Your task
Repeat the listing below in full, exactly as it stands.

· · · · · · ·

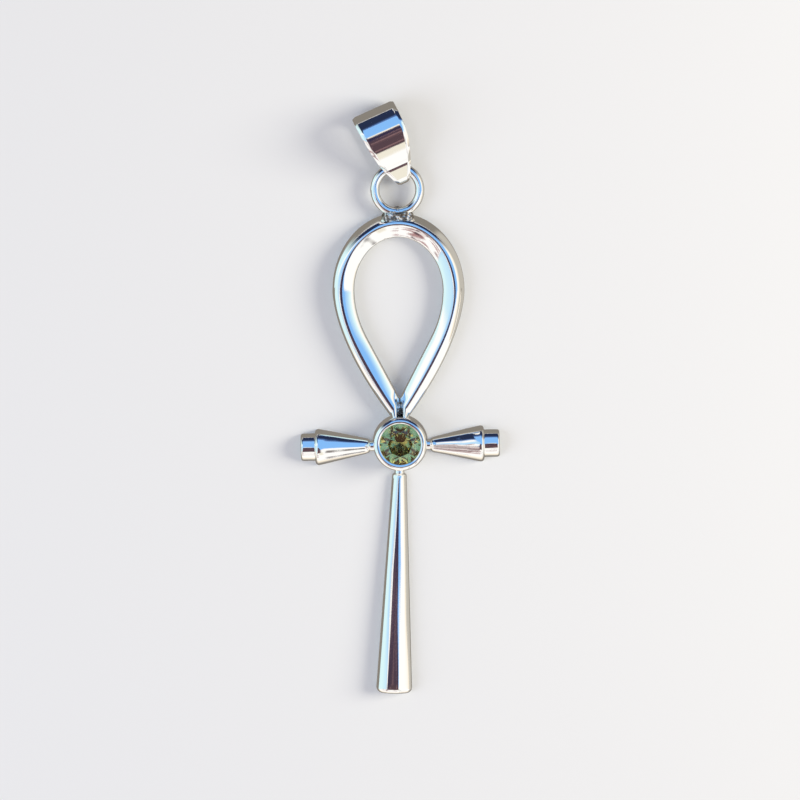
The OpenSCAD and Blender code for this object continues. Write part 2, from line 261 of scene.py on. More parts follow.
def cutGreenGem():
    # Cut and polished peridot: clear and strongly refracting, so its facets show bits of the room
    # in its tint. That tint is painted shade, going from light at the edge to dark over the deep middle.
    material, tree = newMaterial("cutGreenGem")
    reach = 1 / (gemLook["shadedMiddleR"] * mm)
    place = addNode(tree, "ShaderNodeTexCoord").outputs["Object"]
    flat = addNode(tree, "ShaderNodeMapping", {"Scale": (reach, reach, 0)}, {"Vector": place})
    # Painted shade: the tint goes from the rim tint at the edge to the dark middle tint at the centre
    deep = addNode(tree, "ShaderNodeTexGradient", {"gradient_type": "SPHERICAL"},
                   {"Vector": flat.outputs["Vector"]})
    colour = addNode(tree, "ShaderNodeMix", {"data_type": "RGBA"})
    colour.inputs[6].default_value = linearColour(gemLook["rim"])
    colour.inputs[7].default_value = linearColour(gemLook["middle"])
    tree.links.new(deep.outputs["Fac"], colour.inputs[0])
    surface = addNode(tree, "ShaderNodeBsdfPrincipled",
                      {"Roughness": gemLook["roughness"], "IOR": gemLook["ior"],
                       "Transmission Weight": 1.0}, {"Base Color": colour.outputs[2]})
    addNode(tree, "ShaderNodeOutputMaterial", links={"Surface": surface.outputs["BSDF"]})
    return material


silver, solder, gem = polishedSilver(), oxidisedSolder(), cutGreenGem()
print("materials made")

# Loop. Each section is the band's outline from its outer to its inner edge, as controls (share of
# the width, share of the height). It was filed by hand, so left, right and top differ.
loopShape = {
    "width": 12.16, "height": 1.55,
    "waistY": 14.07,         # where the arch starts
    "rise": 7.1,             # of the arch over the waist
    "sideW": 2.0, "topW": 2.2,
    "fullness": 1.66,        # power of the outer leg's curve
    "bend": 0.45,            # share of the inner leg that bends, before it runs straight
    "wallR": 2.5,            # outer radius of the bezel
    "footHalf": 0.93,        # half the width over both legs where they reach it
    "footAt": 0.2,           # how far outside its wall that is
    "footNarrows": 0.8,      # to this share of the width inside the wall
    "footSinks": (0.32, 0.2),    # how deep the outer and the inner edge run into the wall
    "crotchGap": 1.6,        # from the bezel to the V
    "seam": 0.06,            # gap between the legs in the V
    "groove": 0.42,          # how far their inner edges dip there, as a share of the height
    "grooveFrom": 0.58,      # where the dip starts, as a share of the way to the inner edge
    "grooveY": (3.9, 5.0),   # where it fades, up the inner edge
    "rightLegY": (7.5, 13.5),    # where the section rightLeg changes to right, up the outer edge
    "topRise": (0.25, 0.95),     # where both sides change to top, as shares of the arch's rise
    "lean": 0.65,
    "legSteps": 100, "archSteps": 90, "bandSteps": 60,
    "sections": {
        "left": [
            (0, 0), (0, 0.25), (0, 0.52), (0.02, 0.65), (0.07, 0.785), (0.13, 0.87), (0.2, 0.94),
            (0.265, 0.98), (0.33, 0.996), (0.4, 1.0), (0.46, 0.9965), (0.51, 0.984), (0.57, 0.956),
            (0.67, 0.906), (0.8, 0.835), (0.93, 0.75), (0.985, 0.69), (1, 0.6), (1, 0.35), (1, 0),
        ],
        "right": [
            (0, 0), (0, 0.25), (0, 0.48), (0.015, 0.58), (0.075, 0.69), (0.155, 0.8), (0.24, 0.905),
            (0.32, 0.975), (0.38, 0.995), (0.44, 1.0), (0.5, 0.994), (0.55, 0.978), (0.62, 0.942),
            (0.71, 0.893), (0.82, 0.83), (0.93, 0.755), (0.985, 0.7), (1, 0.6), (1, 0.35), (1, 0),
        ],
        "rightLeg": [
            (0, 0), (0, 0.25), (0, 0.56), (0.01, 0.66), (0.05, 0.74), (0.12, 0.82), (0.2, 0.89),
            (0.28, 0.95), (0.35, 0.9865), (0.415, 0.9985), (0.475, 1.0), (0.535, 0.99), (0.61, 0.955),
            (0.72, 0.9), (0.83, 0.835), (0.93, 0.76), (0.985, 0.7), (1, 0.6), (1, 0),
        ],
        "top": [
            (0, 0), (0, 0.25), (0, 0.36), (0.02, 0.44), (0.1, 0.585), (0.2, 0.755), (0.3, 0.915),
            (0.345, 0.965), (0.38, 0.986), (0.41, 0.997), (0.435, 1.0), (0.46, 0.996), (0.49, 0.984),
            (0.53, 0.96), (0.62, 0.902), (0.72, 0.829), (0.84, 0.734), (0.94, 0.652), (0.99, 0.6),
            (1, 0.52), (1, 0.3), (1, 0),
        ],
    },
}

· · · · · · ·

Written answer
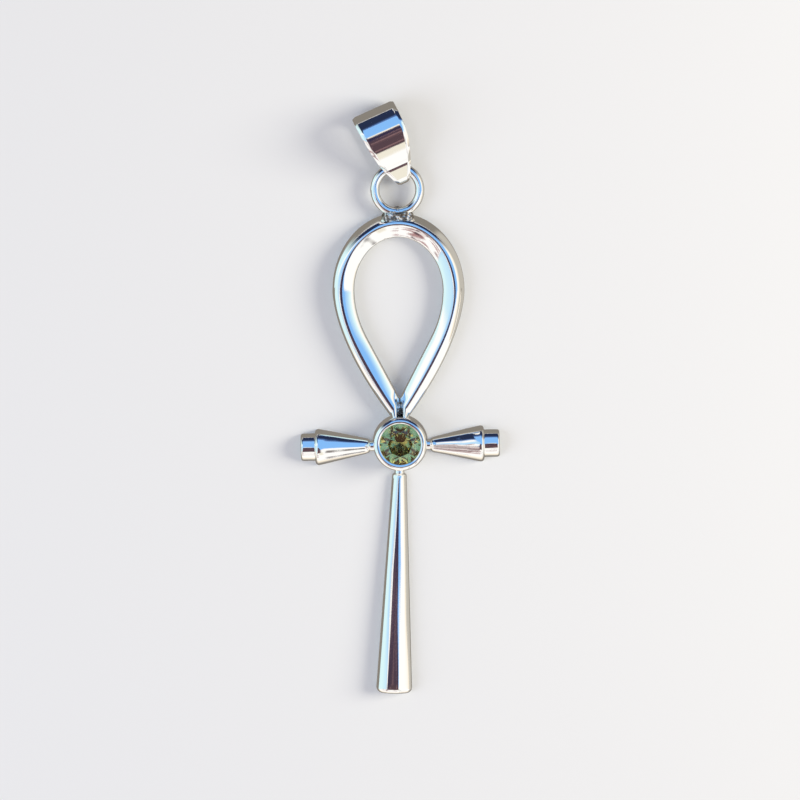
The OpenSCAD and Blender code for this object continues. Write part 2, from line 261 of scene.py on. More parts follow.
def cutGreenGem():
    # Cut and polished peridot: clear and strongly refracting, so its facets show bits of the room
    # in its tint. That tint is painted shade, going from light at the edge to dark over the deep middle.
    material, tree = newMaterial("cutGreenGem")
    reach = 1 / (gemLook["shadedMiddleR"] * mm)
    place = addNode(tree, "ShaderNodeTexCoord").outputs["Object"]
    flat = addNode(tree, "ShaderNodeMapping", {"Scale": (reach, reach, 0)}, {"Vector": place})
    # Painted shade: the tint goes from the rim tint at the edge to the dark middle tint at the centre
    deep = addNode(tree, "ShaderNodeTexGradient", {"gradient_type": "SPHERICAL"},
                   {"Vector": flat.outputs["Vector"]})
    colour = addNode(tree, "ShaderNodeMix", {"data_type": "RGBA"})
    colour.inputs[6].default_value = linearColour(gemLook["rim"])
    colour.inputs[7].default_value = linearColour(gemLook["middle"])
    tree.links.new(deep.outputs["Fac"], colour.inputs[0])
    surface = addNode(tree, "ShaderNodeBsdfPrincipled",
                      {"Roughness": gemLook["roughness"], "IOR": gemLook["ior"],
                       "Transmission Weight": 1.0}, {"Base Color": colour.outputs[2]})
    addNode(tree, "ShaderNodeOutputMaterial", links={"Surface": surface.outputs["BSDF"]})
    return material


silver, solder, gem = polishedSilver(), oxidisedSolder(), cutGreenGem()
print("materials made")

# Loop. Each section is the band's outline from its outer to its inner edge, as controls (share of
# the width, share of the height). It was filed by hand, so left, right and top differ.
loopShape = {
    "width": 12.16, "height": 1.55,
    "waistY": 14.07,         # where the arch starts
    "rise": 7.1,             # of the arch over the waist
    "sideW": 2.0, "topW": 2.2,
    "fullness": 1.66,        # power of the outer leg's curve
    "bend": 0.45,            # share of the inner leg that bends, before it runs straight
    "wallR": 2.5,            # outer radius of the bezel
    "footHalf": 0.93,        # half the width over both legs where they reach it
    "footAt": 0.2,           # how far outside its wall that is
    "footNarrows": 0.8,      # to this share of the width inside the wall
    "footSinks": (0.32, 0.2),    # how deep the outer and the inner edge run into the wall
    "crotchGap": 1.6,        # from the bezel to the V
    "seam": 0.06,            # gap between the legs in the V
    "groove": 0.42,          # how far their inner edges dip there, as a share of the height
    "grooveFrom": 0.58,      # where the dip starts, as a share of the way to the inner edge
    "grooveY": (3.9, 5.0),   # where it fades, up the inner edge
    "rightLegY": (7.5, 13.5),    # where the section rightLeg changes to right, up the outer edge
    "topRise": (0.25, 0.95),     # where both sides change to top, as shares of the arch's rise
    "lean": 0.65,
    "legSteps": 100, "archSteps": 90, "bandSteps": 60,
    "sections": {
        "left": [
            (0, 0), (0, 0.25), (0, 0.52), (0.02, 0.65), (0.07, 0.785), (0.13, 0.87), (0.2, 0.94),
            (0.265, 0.98), (0.33, 0.996), (0.4, 1.0), (0.46, 0.9965), (0.51, 0.984), (0.57, 0.956),
            (0.67, 0.906), (0.8, 0.835), (0.93, 0.75), (0.985, 0.69), (1, 0.6), (1, 0.35), (1, 0),
        ],
        "right": [
            (0, 0), (0, 0.25), (0, 0.48), (0.015, 0.58), (0.075, 0.69), (0.155, 0.8), (0.24, 0.905),
            (0.32, 0.975), (0.38, 0.995), (0.44, 1.0), (0.5, 0.994), (0.55, 0.978), (0.62, 0.942),
            (0.71, 0.893), (0.82, 0.83), (0.93, 0.755), (0.985, 0.7), (1, 0.6), (1, 0.35), (1, 0),
        ],
        "rightLeg": [
            (0, 0), (0, 0.25), (0, 0.56), (0.01, 0.66), (0.05, 0.74), (0.12, 0.82), (0.2, 0.89),
            (0.28, 0.95), (0.35, 0.9865), (0.415, 0.9985), (0.475, 1.0), (0.535, 0.99), (0.61, 0.955),
            (0.72, 0.9), (0.83, 0.835), (0.93, 0.76), (0.985, 0.7), (1, 0.6), (1, 0),
        ],
        "top": [
            (0, 0), (0, 0.25), (0, 0.36), (0.02, 0.44), (0.1, 0.585), (0.2, 0.755), (0.3, 0.915),
            (0.345, 0.965), (0.38, 0.986), (0.41, 0.997), (0.435, 1.0), (0.46, 0.996), (0.49, 0.984),
            (0.53, 0.96), (0.62, 0.902), (0.72, 0.829), (0.84, 0.734), (0.94, 0.652), (0.99, 0.6),
            (1, 0.52), (1, 0.3), (1, 0),
        ],
    },
}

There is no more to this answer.